Yesterday’s (September 11) Commissioners Court meeting
After Judge Robin found out about the Commissioners Court action on September 5, she contacted the County Judge’s Office to place an item on the agenda for the September 11 Commissioners Court meeting in response: “CONSIDER AND DISCUSS THE ACTION TAKEN AND THE CHANGES MADE ON SEPTEMBER 5, 2018, TO THE COUNTY AUDITOR’S BUDGET CONTROLLED BY THE DISTRICT JUDGES, AND ANY CONSEQUENCES OR EFFECTS RELATED THERETO, AND TAKE ACTION AS NECESSARY.”
In her presentation on behalf of the Board of District Judges yesterday, Judge Robin made clear “we are not bound by the same schedule for modifying the County Auditor’s salary and her assistants’ salary, which we can do at any time” according to a Texas Attorney General Opinion. Judge Robin also noted that, “even on September 5, it was mentioned in that meeting, that the Board of District Judges plans to have that vote.”
“There was no need to take the action that was taken that we believe exceeded the authority of this Court. Because of issues of the province of separation of powers, and the province of the powers that are given to us, as well as the Texas Supreme Court’s commentary on our duty to preserve the powers that are given to us, I believe that it’s appropriate and proper to take this action today,” Judge Robin told the Commissioners Court in asking them to reverse the decision to remove $234,492 from the Auditor’s Budget.
“It’s statutory that the County Auditor’s salary and her assistants’ salaries are set by the District Judge. Period,” Judge Robin said. “And, as Mr. Yollick was talking about, there’s a reason for that. The whole idea is that she [the County Auditor] has so much power and influence essentially that, for her to be accountable to you guys as opposed to the people who the Legislature could find are the furthest removed from County government, because we are actually State employees, that was the whole intent and purpose.”
The Commissioners Court, in response, flailed about for several minutes regarding whether they had a duty to restore the entire $309,000 to the Auditor’s Budget or whether they could merely restore the $234,492 removed last week. Assistant County Attorney B.D. Griffin provided an esoteric legal argument that the Commissioners Court’s action last week was “voidable but not void.” Upon advice from Assistant County Attorney Amy Dunham, it became clear that the Commissioners Court had not properly noticed restoring the full $309,000 to the Auditor’s Budget.
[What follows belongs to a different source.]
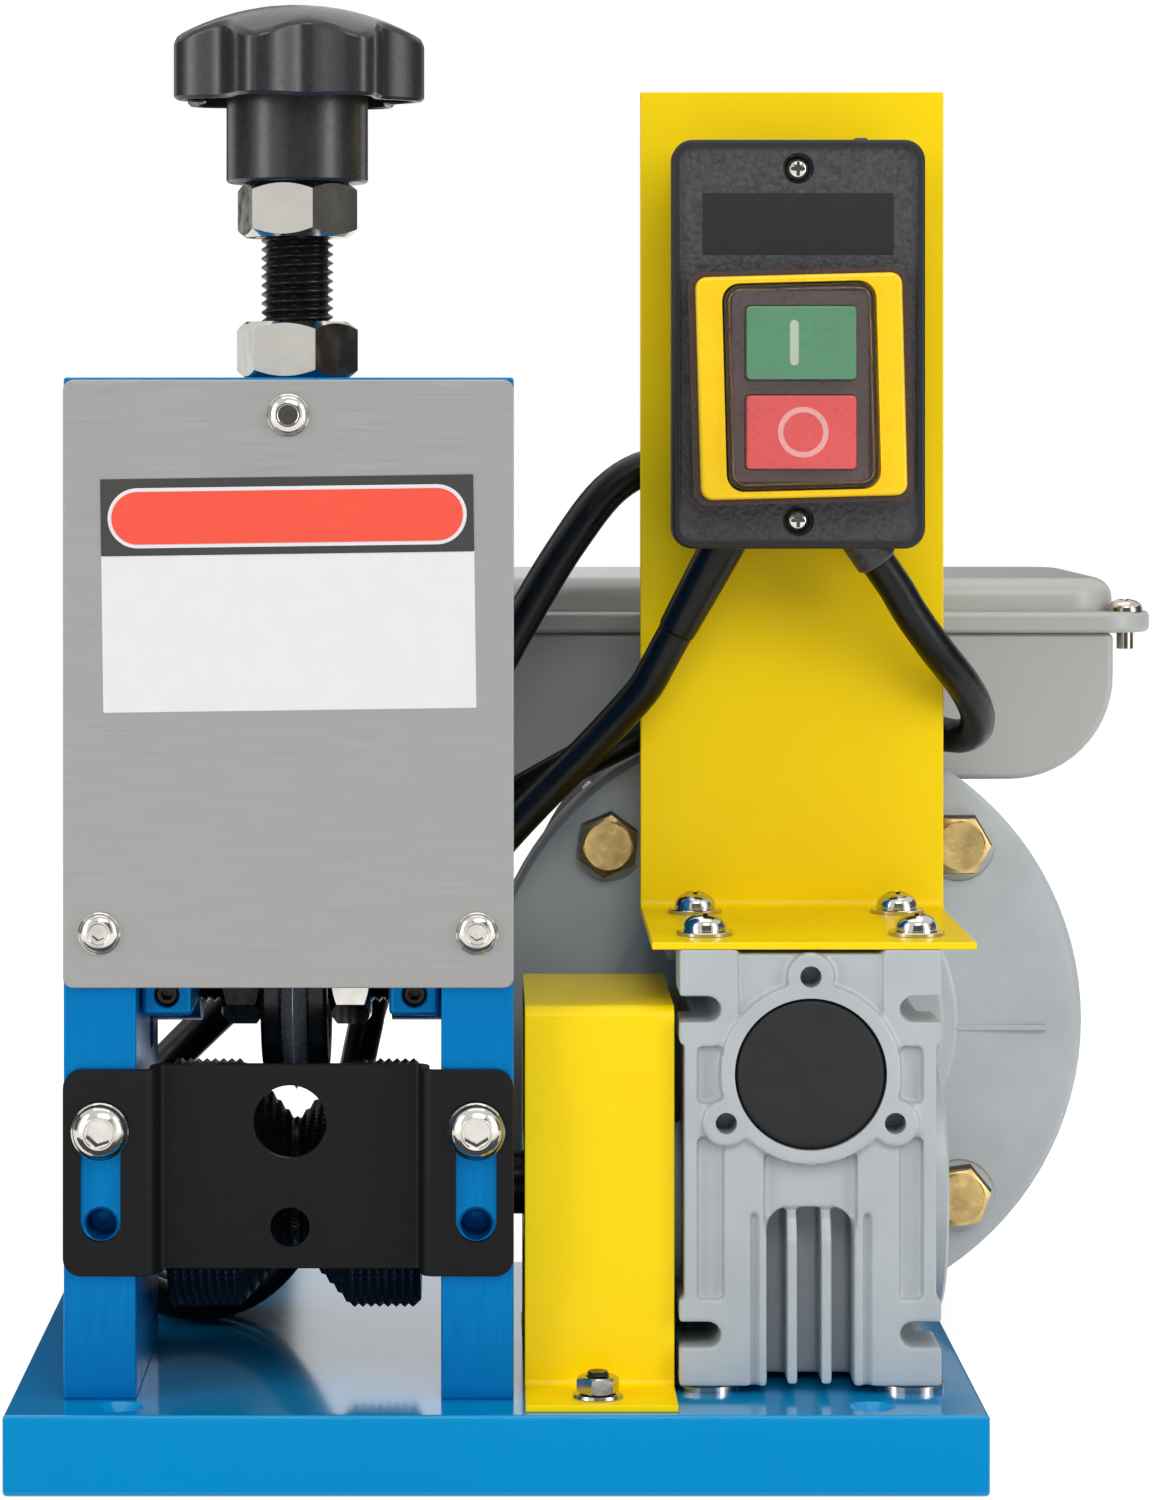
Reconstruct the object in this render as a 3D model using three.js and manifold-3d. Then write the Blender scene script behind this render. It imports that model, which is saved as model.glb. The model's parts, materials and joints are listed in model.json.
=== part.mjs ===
// Electric wire stripping machine: a bench stand that carries a stripping head on the left
// and a worm gearbox with its flanged motor on the right.
// Millimetres. Origin: middle of the underside of the base plate. +Z is up, the front faces -Y.
import * as THREE from 'three';
import * as BufferGeometryUtils from 'three/addons/utils/BufferGeometryUtils.js';
import Module from 'manifold-3d';

const wasm = await Module();
wasm.setup();

// Fits shared by the whole machine
const overrun = 2;
const plainCornerSteps = 1;
const smallCornerSteps = 2;
const cornerSteps = 3;
const slotEndSteps = 4;
const fitGap = 0.3;
const weldDistance = 0.0001;
const sheetBendSteps = 2;
const rimSides = 28;
const fineSides = 20;
const roundSides = 16;
const screwSides = 12;
const smallSides = 8;

// Base plate
const baseWidth = 207.4;
const baseDepth = 170;
const baseThick = 17.1;
const baseChamfer = 0.8;
const benchHoleX = 79.6;
const benchHoleInset = 8.4;
const benchHoleRadius = 2.8;
const benchSinkRadius = 4.9;
const flangeReliefDepth = 2.4;
const flangeReliefGap = 1.2;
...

Therefore, on the motion of Precinct 2 County Commissioner Charlie Riley, who had voted to remove the $234,492 six days ago, the Commissioners Court voted to put the $234,492 back into the Auditor’s Budget, until the Board of District Judges meets on Friday, September 14, 2018, at 12 noon, to discuss the County Auditor’s Budget and whether they should re-appoint Phyllis Martin for another two-year term as County Auditor.
After the meeting, Precinct 3 County Commissioner James Noack, the lone dissenter on the vote yesterday, told The Golden Hammer, “Last week, Commissioners Court took the conservative, taxpayer-friendly approach with regard to the Auditor’s budget. What my presentation and court minutes reflect is that the proposed changes were contingent upon the Board of Judges’ approved salary budget for the Auditor’s Office. I clearly stated that, ‘If the Board of Judges sets the auditor’s budget higher than $1,950,593, the Budget Office will file an amendment for the Commissioners Court to approve.’”
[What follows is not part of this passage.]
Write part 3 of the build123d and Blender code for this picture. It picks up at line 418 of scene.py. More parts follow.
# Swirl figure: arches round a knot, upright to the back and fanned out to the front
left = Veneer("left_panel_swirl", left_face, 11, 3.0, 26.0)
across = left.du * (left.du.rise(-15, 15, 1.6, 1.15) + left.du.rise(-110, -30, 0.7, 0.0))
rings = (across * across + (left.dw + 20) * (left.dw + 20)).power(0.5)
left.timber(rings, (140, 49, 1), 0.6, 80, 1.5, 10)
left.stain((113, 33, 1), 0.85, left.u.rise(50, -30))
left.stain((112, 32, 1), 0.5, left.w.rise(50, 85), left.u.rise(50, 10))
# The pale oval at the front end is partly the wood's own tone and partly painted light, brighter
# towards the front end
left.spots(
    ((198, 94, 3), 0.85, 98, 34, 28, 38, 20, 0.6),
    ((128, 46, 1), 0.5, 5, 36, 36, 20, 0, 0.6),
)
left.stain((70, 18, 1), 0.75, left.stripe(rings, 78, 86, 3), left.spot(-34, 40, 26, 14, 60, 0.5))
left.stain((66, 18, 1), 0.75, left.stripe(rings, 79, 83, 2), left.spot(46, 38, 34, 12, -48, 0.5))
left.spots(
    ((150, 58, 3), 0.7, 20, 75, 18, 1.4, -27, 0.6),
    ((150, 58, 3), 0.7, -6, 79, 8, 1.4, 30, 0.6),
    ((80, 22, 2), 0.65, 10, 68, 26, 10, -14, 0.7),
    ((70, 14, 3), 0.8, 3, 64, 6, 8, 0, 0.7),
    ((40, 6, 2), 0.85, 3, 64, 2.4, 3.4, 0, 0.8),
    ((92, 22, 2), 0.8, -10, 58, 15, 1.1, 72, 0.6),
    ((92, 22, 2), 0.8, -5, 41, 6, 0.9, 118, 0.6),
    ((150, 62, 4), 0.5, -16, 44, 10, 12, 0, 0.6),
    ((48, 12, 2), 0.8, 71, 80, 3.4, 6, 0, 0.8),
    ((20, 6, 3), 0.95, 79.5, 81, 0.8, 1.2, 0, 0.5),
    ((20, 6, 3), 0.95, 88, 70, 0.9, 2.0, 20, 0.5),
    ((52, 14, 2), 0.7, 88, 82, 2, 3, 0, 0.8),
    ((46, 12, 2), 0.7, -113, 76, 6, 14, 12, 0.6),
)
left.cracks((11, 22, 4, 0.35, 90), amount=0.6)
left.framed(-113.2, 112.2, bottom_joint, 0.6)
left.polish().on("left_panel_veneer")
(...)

Noack continued, “While I respect the district judges, today’s antics had little to do with law and much to do with pomp and circumstance dedicated to political theater. The action taken today does nothing to resolve the real issue concerning the Auditor’s Office budget. It is my continued hope that the Board of Judges recognizes the need to eliminate these duplicative services and salaries and bring forth a responsible order.”